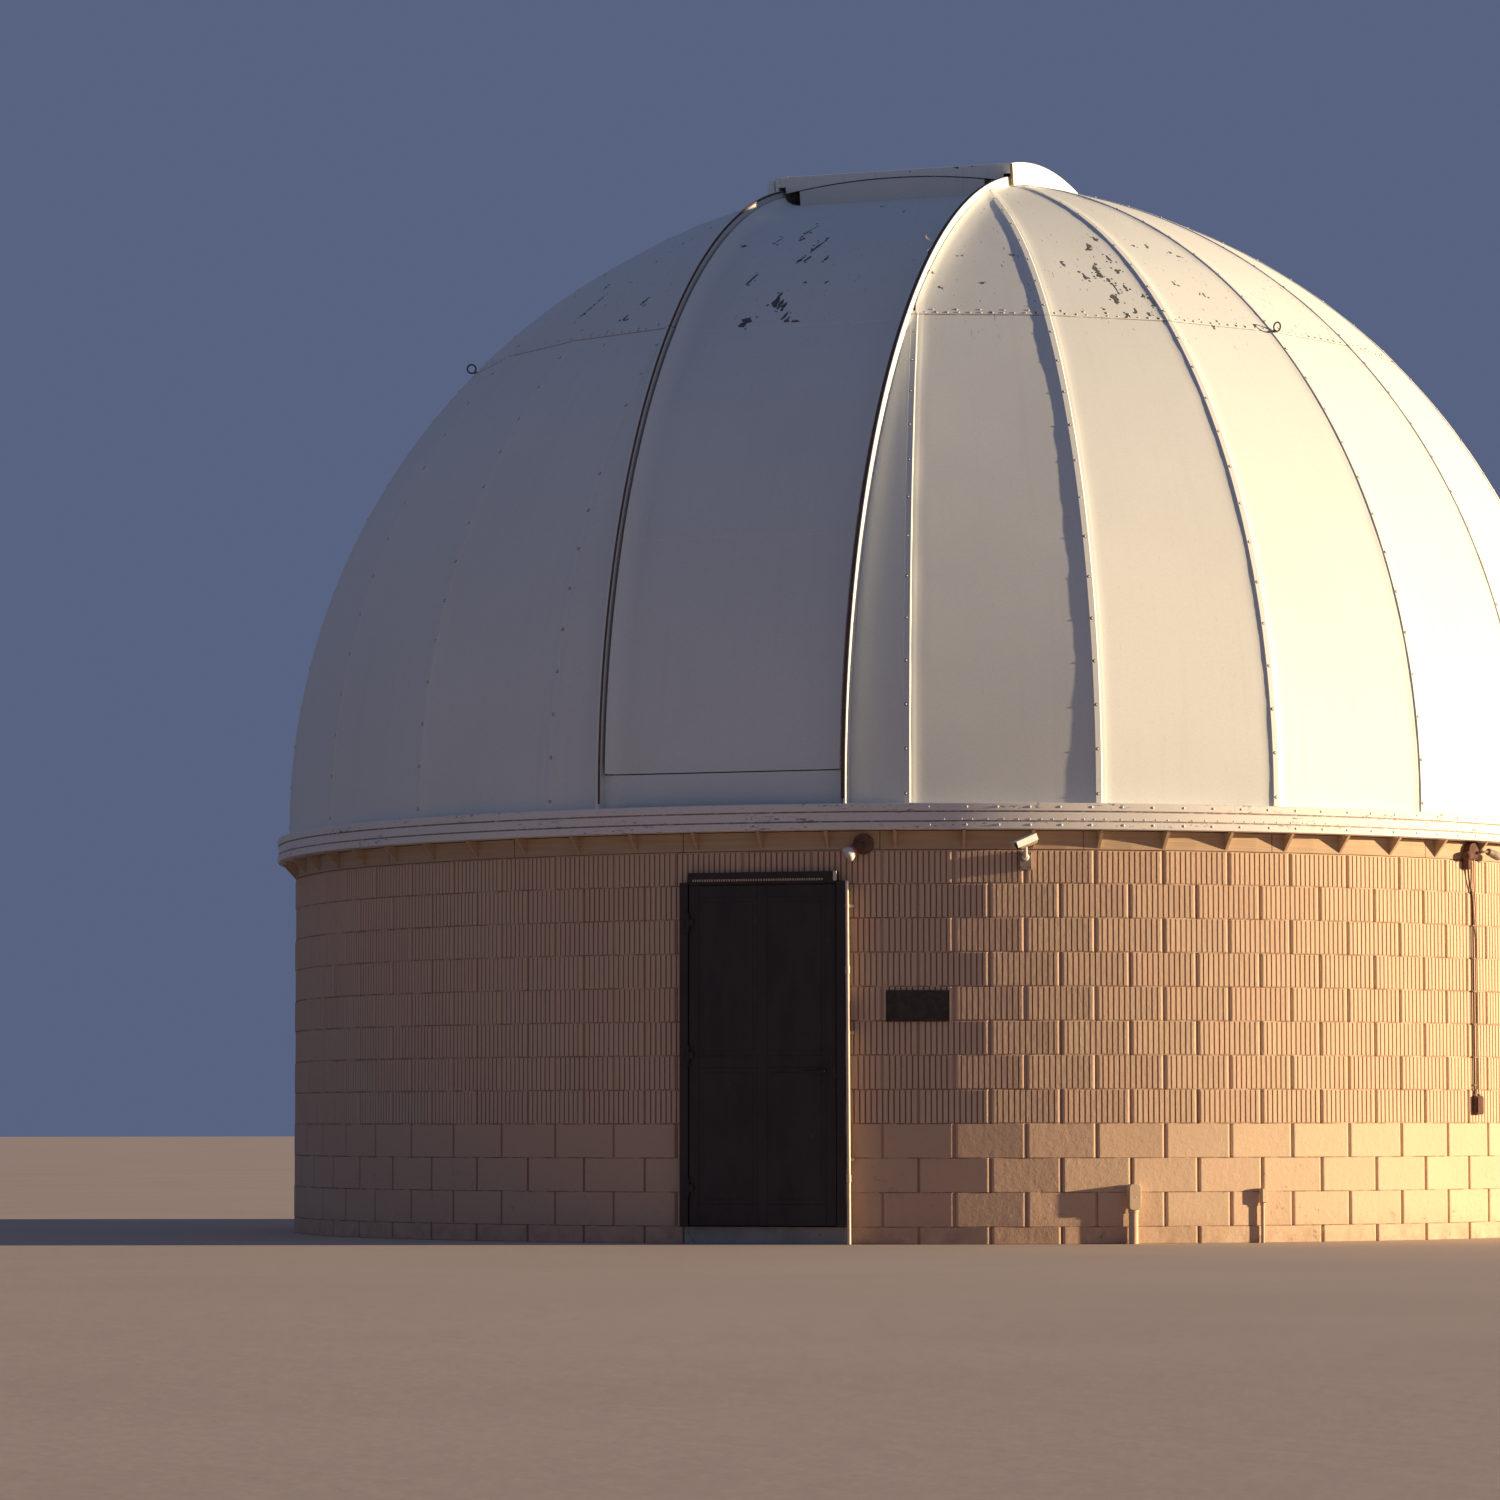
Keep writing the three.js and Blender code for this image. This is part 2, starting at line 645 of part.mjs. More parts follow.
function addLowerShutter() {
  const pieces = [
    arcPlate(
      shutterInnerRadius, shutterOuterRadius, shutterTopAngle, shutterBottomAngle,
      -shutterHalfWidth, shutterHalfWidth,
    ),
    crossPlate(
      closureHalfWidth, () => shutterInnerRadius + 5, roundEdge(closureTopRadius),
      shutterTopAngle, plateThickness,
    ),
  ];
  for (const angle of [20, 50, 85]) {
    for (const across0 of [-shutterHalfWidth, shutterHalfWidth - 34]) {
      const bottom = railTopRadius + seatGap;
      pieces.push(guideBlock(across0, across0 + 34, bottom, shutterInnerRadius + 10, angle));
    }
  }
  addNode(dome, 'lower_shutter', joined(pieces), 'whitePaint');
}

function addUpperShutter() {
  const roof = arcPlate(
    hoodInnerRadius, hoodOuterRadius, hoodRearAngle, hoodFrontAngle, -hoodHalfWidth, hoodHalfWidth,
  );
  const pieces = [roof];
  for (const side of [-1, 1]) {
    const across = [side * skirtInnerAcross, side * hoodHalfWidth].sort((a, b) => a - b);
    pieces.push(arcPlate(skirtBottomRadius, hoodInnerRadius + 5, hoodRearAngle, hoodFrontAngle, ...across));
    const guideAcross = [side * (curbInnerAcross + 1), side * (curbOuterAcross - 1)].sort((a, b) => a - b);
    for (const angle of [-20, 10]) {
      pieces.push(guideBlock(...guideAcross, curbTopRadius + seatGap, hoodInnerRadius + 10, angle));
    }
  }
  const ledge = hoodInnerRadius + 5;
  const thin = (plateThickness / hoodOuterRadius) / degree;
  for (const angle of [hoodFrontAngle - thin, hoodRearAngle]) {
    const arch = roundEdge(hoodPlateEdgeRadius);
    pieces.push(crossPlate(hoodPlateHalfWidth, arch, () => ledge, angle, plateThickness));
    for (const across of [-skirtInnerAcross - 5, hoodPlateHalfWidth - 5]) {
      const width = skirtInnerAcross - hoodPlateHalfWidth + 10;
      const filler = box(across, across + width, -plateThickness, 0, endPlateSideRadius, ledge);
      pieces.push(filler.rotate([angle, 0, 0]));
    }
  }
  const channel = (radii, setback, outer, inner) => arcPlate(
    ...radii, hoodRearAngle, hoodFrontAngle - setback, -outer, -inner,
  );
  pieces.push(channel(sideChannelRadii, sideChannelSetback, sideChannelAcross, sideChannelInnerAcross));
  const webInner = hoodHalfWidth - 2;
  pieces.push(channel(sideChannelWebRadii, sideChannelWebSetback, sideChannelInnerAcross + 2, webInner));
  addNode(dome, 'upper_shutter', joined(pieces), 'whitePaint');
}

addWalls();
addSlab();
addEaveBand();
addDoor();
addDoorConduit();
addPlaque();
addCamera();
addLeftLamp();
addLampPair();
addOutlet();
elbows.forEach(addElbow);
addBaseRing();
addSkin();
addSlitFrame();
addLowerShutter();
addUpperShutter();

export default part;
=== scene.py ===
"""Looks of a round observatory: painted block wall, door, fixtures, and a ribbed dome with a shuttered slit.

Metres, +Z up. The origin is on the dome's axis, at the foot of the wall. An azimuth is in degrees, counted
from -Y towards +X. The dome has a frame of its own: its centre is the origin there, and its slit faces -Y.
"""
from __future__ import annotations

import logging
import math
import random
from collections.abc import Callable, Iterable, Mapping, Sequence
from dataclasses import dataclass
from enum import Enum
from typing import Any

import bmesh
import bpy
from mathutils import Matrix, Vector, noise


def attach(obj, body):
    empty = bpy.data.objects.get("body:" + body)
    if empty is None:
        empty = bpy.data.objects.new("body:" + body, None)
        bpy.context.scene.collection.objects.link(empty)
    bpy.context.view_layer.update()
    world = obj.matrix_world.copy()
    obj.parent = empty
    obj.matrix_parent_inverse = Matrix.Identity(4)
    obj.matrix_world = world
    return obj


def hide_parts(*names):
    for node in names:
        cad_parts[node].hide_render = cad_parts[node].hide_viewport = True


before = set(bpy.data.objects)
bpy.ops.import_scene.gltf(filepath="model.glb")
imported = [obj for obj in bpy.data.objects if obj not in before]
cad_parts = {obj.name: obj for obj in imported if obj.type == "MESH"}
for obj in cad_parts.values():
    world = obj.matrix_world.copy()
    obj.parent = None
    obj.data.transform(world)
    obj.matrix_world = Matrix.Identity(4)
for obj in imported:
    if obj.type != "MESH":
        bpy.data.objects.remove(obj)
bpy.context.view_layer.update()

LOG = logging.getLogger("observatory")
FINISHES: dict[str, bpy.types.Material] = {}
Pair = tuple[float, float]
Triple = tuple[float, float, float]
Profile = tuple[Pair, ...]
Box = tuple[Triple, Triple]
Route = tuple[Triple, ...]

DOME_CENTRE = Vector((0.0, 0.0, 2.67))
SLIT_TURN = math.radians(-17.44)
DOME_PLACE = Matrix.Translation(DOME_CENTRE) @ Matrix.Rotation(SLIT_TURN, 4, "Z")
SKIN_CREASE = 32.0
RING_TOP = 2.6063
RING_GROOVES = (2.497, 2.555)
LAP_HEIGHT = 5.7188
SEAM_ELEVATION = 44.15
COURSE = 0.2032
BLOCKS_AROUND = 64
BLOCK_ANGLE = 360.0 / BLOCKS_AROUND
FIRST_JOINT = -4.49
DOOR_AZIMUTH = -14.0


class Body(Enum):
    """Bodies of the model that pieces ride on."""

    BUILDING = "building"
    DOME = "dome"
    UPPER_SHUTTER = "upper_shutter"
    LOWER_SHUTTER = "lower_shutter"
    DOOR = "door"


class Slot(Enum):
    """Material slots of the record."""

    BLOCK = "block"
    DARK_STEEL = "dark_steel"
    GALVANISED = "galvanised"
    TAN_PAINT = "tan_paint"
    PLAQUE = "plaque"
    HOUSING = "housing"
    DOME_SKIN = "dome_skin"
    RING = "ring"
    SHUTTER = "shutter"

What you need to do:
Transcribe each line of the data above, unaltered, from the one where "addWalls();" appears to the one where "obj.parent = None" appears, inclusive of both.

Written solution:
addWalls();
addSlab();
addEaveBand();
addDoor();
addDoorConduit();
addPlaque();
addCamera();
addLeftLamp();
addLampPair();
addOutlet();
elbows.forEach(addElbow);
addBaseRing();
addSkin();
addSlitFrame();
addLowerShutter();
addUpperShutter();

export default part;
=== scene.py ===
"""Looks of a round observatory: painted block wall, door, fixtures, and a ribbed dome with a shuttered slit.

Metres, +Z up. The origin is on the dome's axis, at the foot of the wall. An azimuth is in degrees, counted
from -Y towards +X. The dome has a frame of its own: its centre is the origin there, and its slit faces -Y.
"""
from __future__ import annotations

import logging
import math
import random
from collections.abc import Callable, Iterable, Mapping, Sequence
from dataclasses import dataclass
from enum import Enum
from typing import Any

import bmesh
import bpy
from mathutils import Matrix, Vector, noise


def attach(obj, body):
    empty = bpy.data.objects.get("body:" + body)
    if empty is None:
        empty = bpy.data.objects.new("body:" + body, None)
        bpy.context.scene.collection.objects.link(empty)
    bpy.context.view_layer.update()
    world = obj.matrix_world.copy()
    obj.parent = empty
    obj.matrix_parent_inverse = Matrix.Identity(4)
    obj.matrix_world = world
    return obj


def hide_parts(*names):
    for node in names:
        cad_parts[node].hide_render = cad_parts[node].hide_viewport = True


before = set(bpy.data.objects)
bpy.ops.import_scene.gltf(filepath="model.glb")
imported = [obj for obj in bpy.data.objects if obj not in before]
cad_parts = {obj.name: obj for obj in imported if obj.type == "MESH"}
for obj in cad_parts.values():
    world = obj.matrix_world.copy()
    obj.parent = None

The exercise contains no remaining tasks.